C’était enfin un bourgeois de Paris, né à Paris, je crois, de parents parisiens, et comme tel né moqueur et frondeur, qui respectait les préjugés, mais qui s’en amusait. Il respectait les préjugés et il s’amusait de ceux qui les représentaient. C’est sans doute qu’il y a des gens qui les représentent mal. Mais c’est peut-être aussi que le besoin de railler lui était naturel. D’autres ont eu l’ironie plus déliée, plus subtile, plus indulgente : Édouard Pailleron l’a eue, lui, plus spontanée, plus directe, plus forte. N’a-t-il pas plaisanté quelquefois avec plus de verve que de justesse ou de justice, plus de bonne humeur que de droit ? C’est à la postérité, Messieurs, qu’il appartiendra de le dire ; et elle ne lui en voudra pas, s’il la fait rire ; et, s’il ne la fait pas rire, son théâtre ne lui en survivra pas moins comme un témoin des mœurs et de l’esprit parisiens de son temps.
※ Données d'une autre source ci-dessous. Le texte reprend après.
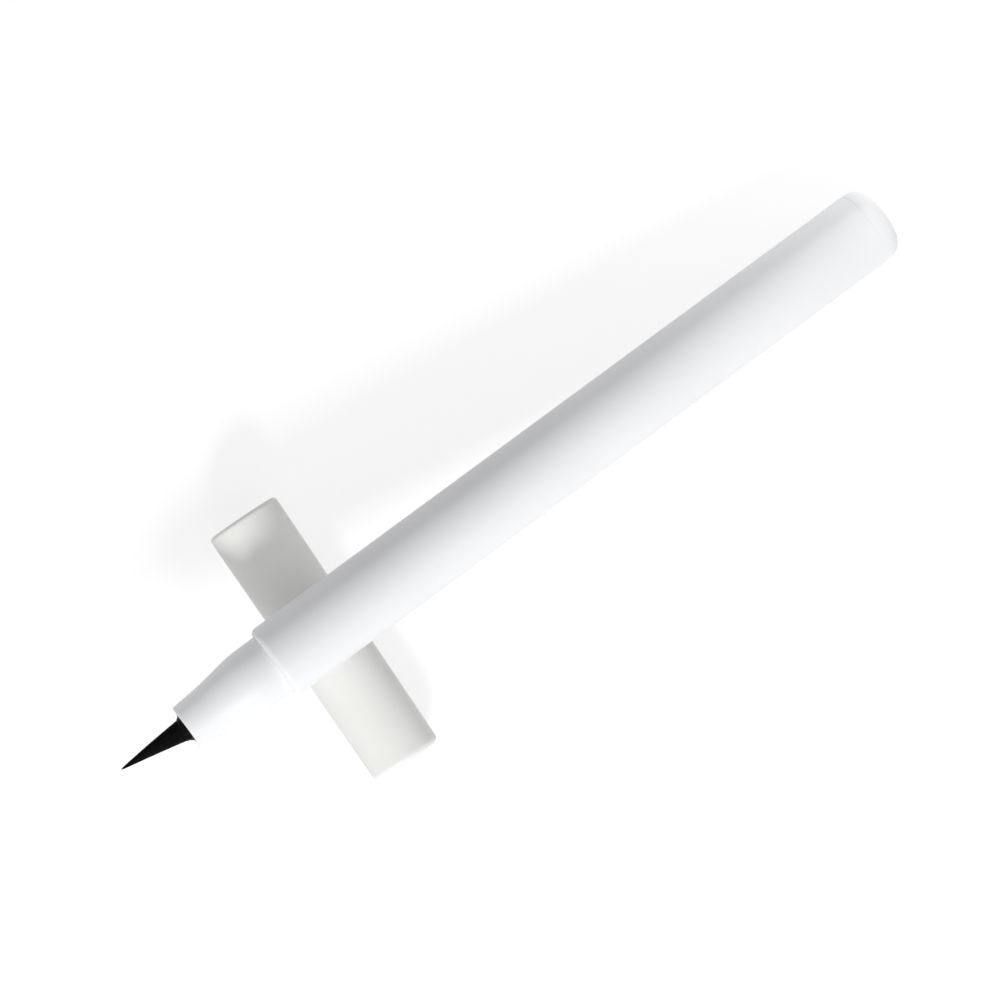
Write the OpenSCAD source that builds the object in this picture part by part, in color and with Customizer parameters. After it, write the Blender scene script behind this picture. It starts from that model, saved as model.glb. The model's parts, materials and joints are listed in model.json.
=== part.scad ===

Le Monde où l’on s’ennuie suffira-t-il alors, lui tout seul, pour soutenir la réputation de notre confrère ? On l’a dit ; et des juges un peu pressés ont déjà réduit on œuvre entière à ces trois actes qui ont fait le tour du monde. Ce ne serait pas si peu de chose ! et dans l’histoire du théâtre français combien sont-ils qui aient laissé trois actes derrière eux ?

Ce qu’en tout cas on peut toujours dire, — et ce que je tenais à dire— c’est qu’en vérité ces trois actes ne donnent pas la mesure d’Édouard Pailleron, et, brièvement, très imparfaitement, j’ai tâché de le montrer. Un autre, quelque jour, le montrera mieux que moi, étudiera de plus près son œuvre, l’analysera, portera sur elle un jugement définitif. Je n’ai voulu, Messieurs, dans ces quelques mots, qu’apporter l’expression de nos regrets à la mémoire d’un homme, dont votre empressement autour de cette tombe dit assez combien l’amitié vous était précieuse ; d’un écrivain qui n’a vécu que pour son art ; et d’un confrère dont le nom était une parure pour notre Compagnie.